Chuck Svenson was a citizen of the moon, proud of it and because of his unique qualifications, was selected as one of six to go on the first mission to Mars. Cut from the mission at the last minute when it was discovered that he was a few days under the minimum age of 18, Chuck, who felt he was treated unfairly, stowed away on the ship and traveled to Mars anyway. Since he was already well prepared for the trip, Chuck turned out to be an asset to the crew.

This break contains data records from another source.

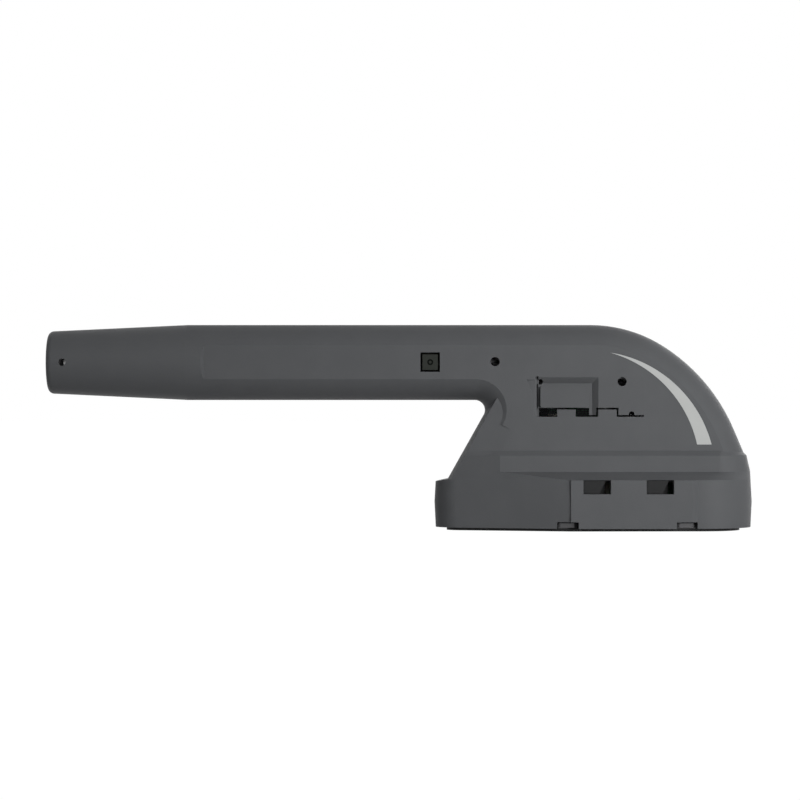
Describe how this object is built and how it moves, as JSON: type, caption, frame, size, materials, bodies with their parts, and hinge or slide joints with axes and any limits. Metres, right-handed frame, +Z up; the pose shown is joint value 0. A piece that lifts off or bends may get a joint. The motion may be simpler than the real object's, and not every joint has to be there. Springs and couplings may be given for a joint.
{
  "type": "airspeed probe with pitot tube",
  "caption": "Charcoal airspeed probe: round pitot barrel on a domed neck and boat-shaped plinth, with ram inlet, side static ports and a ventilated side cover.",
  "frame": {"origin": "centre of the four-screw mounting pattern, on the underside of the base plate", "axes": "+Z up, away from the mounting surface; -X along the barrel to the ram inlet; +Y to the side without the cover"},
  "size_m": [0.1406, 0.024, 0.0409],
  "materials": {
    "housing": "fine matte moulded nylon, charcoal grey",
    "head": "hard-anodised charcoal grey, fine turned",
    "cover": "matte moulded nylon, charcoal grey",
    "base": "matte black moulded nylon",
    "seal": "black rubber",
    "steel": "plain zinc-bright steel",
    "tube_metal": "drawn stainless tube",
    "ceramic": "fired ceramic",
    "bead": "glass-smooth epoxy bead",
    "board": "green solder mask",
    "chip": "black moulded package",
    "sensor_body": "pale grey moulded package",
    "ambient_chip": "dark olive package lid",
    "connector": "ivory nylon",
    "hose": "clear grey silicone",
    "lead": "red silicone sleeve",
    "screen": "black woven mesh"
  },
  "bodies": {
    "root": {"left_shell": "housing", "right_shell": "housing", "vent_cover": "cover", "vent_screen": "screen", "pitot_head": "head", "head_seal": "seal", "ram_tube": "tube_metal", "heater_sleeve": "ceramic", "thermistor": "bead", "main_board": "board", "board_screws": "steel", "pressure_sensor": "sensor_body", "board_chips": "chip", "bus_connector": "connector", "power_connector": "connector", "ambient_board": "board", "ambient_sensor": "ambient_chip", "static_manifold": "tube_metal", "heater_socket": "connector", "ambient_socket": "connector", "ram_hose": "hose", "static_hose": "hose", "heater_lead": "lead", "thermistor_lead": "lead", "ambient_lead": "lead", "base_plate": "base", "mount_nuts": "steel"}
  },
  "joints": []
}
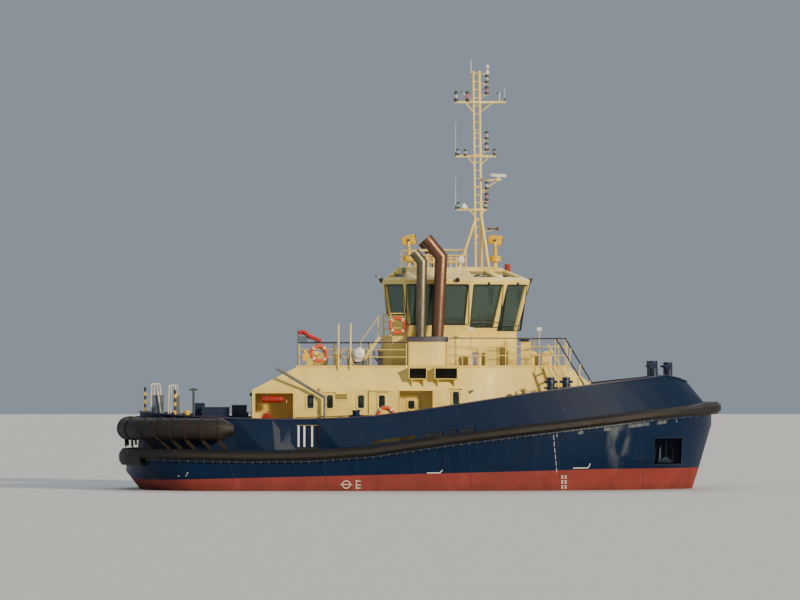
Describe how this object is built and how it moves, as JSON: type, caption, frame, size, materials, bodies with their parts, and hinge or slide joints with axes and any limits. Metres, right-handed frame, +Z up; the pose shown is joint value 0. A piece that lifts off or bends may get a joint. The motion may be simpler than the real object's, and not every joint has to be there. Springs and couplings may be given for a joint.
{
  "type": "harbour tug",
  "caption": "Harbour tug with azimuth thrusters, rubber fenders, a low deckhouse, a glazed wheelhouse, twin exhausts and a ladder mast.",
  "frame": {"origin": "amidships on the centreline at the waterline", "axes": "+X forward, +Y to port, +Z up"},
  "size_m": [24.6001, 11.4246, 21.8006],
  "materials": {
    "hull_paint": "semi-gloss navy",
    "bottom_paint": "matt red",
    "cap_paint": "semi-gloss",
    "cream_paint": "semi-gloss",
    "mast_paint": "semi-gloss",
    "deck_paint": "matt",
    "white_paint": "semi-gloss",
    "dark_paint": "satin",
    "lamp_paint": "satin",
    "hot_pipe": "satin bronze",
    "galvanised": "dull",
    "stainless": "polished",
    "bronze": "polished",
    "rubber": "weathered",
    "chair": "matt",
    "lifebuoy": "matt",
    "glass": "tinted"
  },
  "bodies": {
    "vessel": {"hull": "hull_paint", "belt_fender": "rubber", "stern_block_fender": "rubber", "stern_fender": "rubber", "bulwark": "hull_paint", "bulwark_cap_rail": "cap_paint", "deckhouse": "cream_paint", "boat_deck": "deck_paint", "wheelhouse_trunk": "cream_paint", "bridge_deck": "cream_paint", "wheelhouse": "cream_paint", "wheelhouse_glazing": "glass", "wheelhouse_roof": "cream_paint", "sky_window_glazing": "glass", "bridge_console": "dark_paint", "helm_chair": "chair", "funnel_casing_port": "cream_paint", "funnel_casing_starboard": "cream_paint", "main_exhaust_port": "hot_pipe", "main_exhaust_starboard": "hot_pipe", "auxiliary_exhaust_port": "hot_pipe", "auxiliary_exhaust_starboard": "hot_pipe", "mast": "mast_paint", "searchlight_aft": "lamp_paint", "searchlight_forward": "lamp_paint", "aft_rail": "cream_paint", "fore_rail": "cream_paint", "bridge_rail": "cream_paint", "roof_rail": "mast_paint", "fore_stairs": "cream_paint", "bridge_stairs": "cream_paint", "davit_post": "galvanised", "liferaft_canister": "white_paint", "lifebuoy_aft_rail": "lifebuoy", "lifebuoy_bridge_rail": "lifebuoy", "fore_winch_frame": "hull_paint", "aft_winch_frame": "hull_paint", "fore_bitts_port": "hull_paint", "fore_bitts_starboard": "hull_paint", "bow_staple": "hull_paint", "stern_staple": "hull_paint", "anchor_port": "dark_paint", "anchor_starboard": "dark_paint", "stern_handrail_port": "stainless", "stern_handrail_starboard": "stainless"},
    "port_thruster": {"thruster_port": "bottom_paint"},
    "starboard_thruster": {"thruster_starboard": "bottom_paint"},
    "port_propeller": {"propeller_port": "bronze"},
    "starboard_propeller": {"propeller_starboard": "bronze"},
    "radar": {"radar_scanner": "white_paint"},
    "davit": {"davit_arm": "galvanised"},
    "port_side_door": {"side_door_port": "cream_paint"},
    "starboard_side_door": {"side_door_starboard": "cream_paint"},
    "aft_deckhouse_door": {"aft_door": "cream_paint"},
    "wheelhouse_door": {"bridge_door": "cream_paint"},
    "port_gate": {"boarding_gate_port": "white_paint"},
    "starboard_gate": {"boarding_gate_starboard": "white_paint"},
    "fore_drum": {"fore_winch_drum": "galvanised"},
    "aft_drum": {"aft_winch_drum": "galvanised"},
    "hatch_lid": {"aft_hatch_lid": "hull_paint"}
  },
  "joints": [
    {"name": "port_thruster_steering", "type": "hinge", "parent": "vessel", "child": "port_thruster", "pos_m": [-8.35, 2.35, -1.75], "axis": [0, 0, 1], "continuous": true},
    {"name": "starboard_thruster_steering", "type": "hinge", "parent": "vessel", "child": "starboard_thruster", "pos_m": [-8.35, -2.35, -1.75], "axis": [0, 0, 1], "continuous": true},
    {"name": "port_propeller_shaft", "type": "hinge", "parent": "port_thruster", "child": "port_propeller", "pos_m": [-8.41, 2.35, -3.42], "axis": [1, 0, 0], "continuous": true},
    {"name": "starboard_propeller_shaft", "type": "hinge", "parent": "starboard_thruster", "child": "starboard_propeller", "pos_m": [-8.41, -2.35, -3.42], "axis": [1, 0, 0], "continuous": true},
    {"name": "radar_scanner_spin", "type": "hinge", "parent": "vessel", "child": "radar", "pos_m": [3.25, 0, 12.76], "axis": [0, 0, 1], "continuous": true},
    {"name": "davit_slewing", "type": "hinge", "parent": "vessel", "child": "davit", "pos_m": [-3.85, -4, 2.66], "axis": [0, 0, 1], "range_deg": [-10, 170]},
    {"name": "port_side_door_hinge", "type": "hinge", "parent": "vessel", "child": "port_side_door", "pos_m": [-0.734, 3.146, 3], "axis": [0, 0, 1], "range_deg": [0, 90]},
    {"name": "starboard_side_door_hinge", "type": "hinge", "parent": "vessel", "child": "starboard_side_door", "pos_m": [-0.734, -3.146, 3], "axis": [0, 0, -1], "range_deg": [0, 90]},
    {"name": "aft_door_hinge", "type": "hinge", "parent": "vessel", "child": "aft_deckhouse_door", "pos_m": [-6.786, -0.374, 2.6], "axis": [0, 0, 1], "range_deg": [0, 120]},
    {"name": "wheelhouse_door_hinge", "type": "hinge", "parent": "vessel", "child": "wheelhouse_door", "pos_m": [-1.034, -0.354, 6.2], "axis": [0.1594, 0, -0.9872], "range_deg": [0, 95]},
    {"name": "port_gate_hinge", "type": "hinge", "parent": "vessel", "child": "port_gate", "pos_m": [-4.954, 4.854, 2.1], "axis": [0, 0, -1], "range_deg": [0, 90]},
    {"name": "starboard_gate_hinge", "type": "hinge", "parent": "vessel", "child": "starboard_gate", "pos_m": [-4.954, -4.854, 2.1], "axis": [0, 0, 1], "range_deg": [0, 90]},
    {"name": "fore_winch_spin", "type": "hinge", "parent": "vessel", "child": "fore_drum", "pos_m": [8.7, 0, 3.9], "axis": [0, 1, 0], "continuous": true},
    {"name": "aft_winch_spin", "type": "hinge", "parent": "vessel", "child": "aft_drum", "pos_m": [-8.25, 0, 2.56], "axis": [0, 1, 0], "continuous": true},
    {"name": "hatch_lid_hinge", "type": "hinge", "parent": "vessel", "child": "hatch_lid", "pos_m": [-10.19, 0, 1.9705], "axis": [0, -1, 0], "range_deg": [0, 100]}
  ]
}
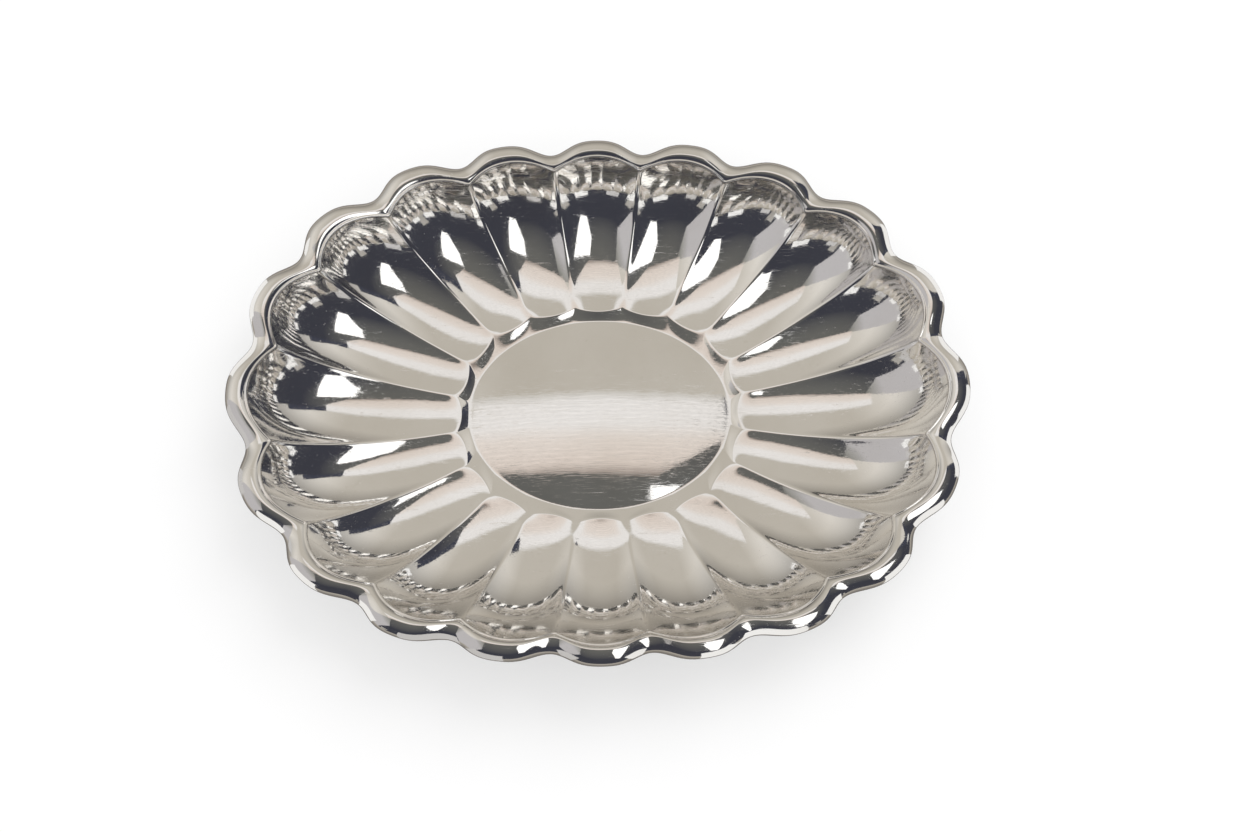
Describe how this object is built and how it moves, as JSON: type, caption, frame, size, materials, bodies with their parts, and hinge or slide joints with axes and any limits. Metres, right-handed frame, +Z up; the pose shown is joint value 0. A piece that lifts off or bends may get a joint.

During the transit to Mars, the ship’s controls were wrecked by a meteor impact with the result that their landing on Mars was actually a crash. The ship was seriously damaged, but not mortally so and the intrepid astronauts immediately began repairs, repairs that because of the positioning of the planets in their orbits, needed to be made within seventy days. Chuck worked hard and was an integral part of the repair effort. It was while performing his share of the tasks that he made a troubling discovery: certain items of ships stores and equipment had gone missing. How Chuck eventually solved the mystery of the disappearing items is the subject of the second half of the book and I will leave that solution for the reader to discover as well.

Written as it was, before Mariner and the subsequent exploratory missions to Mars, the Mars planetary science is dated. The canals, which del Rey postulates as vine like growths emanating from the polar caps and webbing the planet, we now know to be nonexistent: merely optical illusions. The atmosphere, though thin in del Rey’s story is thick enough to support plant life. We now know it to be whisper thin and probably incapable of supporting any life at all.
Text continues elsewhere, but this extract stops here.